The BoE cut rates by 100 basis points to 2 percent and the ECB by 75 bps to 2.5 percent, the biggest cut in the euro zone central bank's existence. Markets had started to position for large rate moves after hefty cuts of 150 basis points from New Zealand and 175 bps from Sweden earlier in the session.

"The central banks are responding with considerable verve.

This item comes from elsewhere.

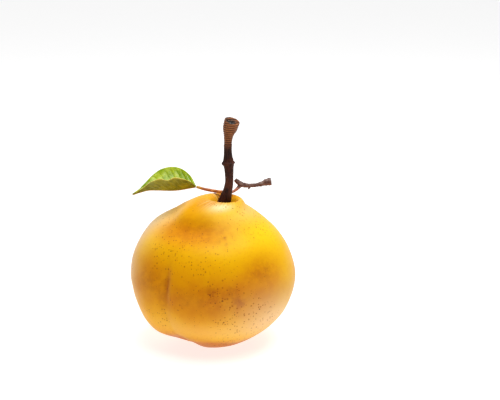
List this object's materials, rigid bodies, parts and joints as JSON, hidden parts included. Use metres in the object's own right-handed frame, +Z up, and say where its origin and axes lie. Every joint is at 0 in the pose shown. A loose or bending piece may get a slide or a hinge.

They recognise the urgency with which they have to cut rates," said Mike Lenhoff, chief strategist at Brewin Dolphin.

The euro was down 0.63 percent on the day at $1.2633 EUR= but off the day's lows.

Sterling was down 0.91 percent at $1.4640 GBP= and 0.3 percent against the euro at 86.25 pence EURGBP=, off 6-3/4 year lows against the dollar and record lows against the euro hit earlier on Thursday.

The FTSEurofirst 300 index of leading European shares .FTEU3 initially rose, but quickly reversed those gains in line with falling U.S. futures, following disappointing news from U.S. companies DuPont (DD.N) and Merck (MRK.N).

The MSCI world equity index .MIWD00000PUS fell 0.7 percent on the day.

NERVES REMAIN

While actions taken by central banks and governments help the economy, investors remain nervous that major economies -- most of them already in recession -- are deteriorating rapidly.

Such concerns have pushed oil, which is sensitive to global growth, below $46 a barrel CLc1 to its lowest in nearly four years.

U.S. crude oil fell 2.39 percent to $45.65 a barrel, losing more than $100 in the space of just four months.

"The recession in the euro zone seems to worsen by the day, while at the same time inflation is no longer a concern," said Carsten Brzeski at ING Financial Markets.

However, the decisive ECB rate cut took the edge off recent sharp government debt moves.

Demand for safer government bonds accelerated this week after the Federal Reserve signalled it could buy government and agency bonds and the United States was confirmed to have entered recession last December.

The euro zone 10-year yield fell to its lowest since the introduction of the euro in 1999 ahead of the ECB rate cut, and the benchmark 10-year U.S. Treasury yield to its lowest in more than 50 years.

Ten-year euro zone government bond yields subsequently picked up from their lows to 3.068 percent EU10YT=RR and the December Bund future FGBLc1 fell 30 ticks on the day, reversing early sharp gains.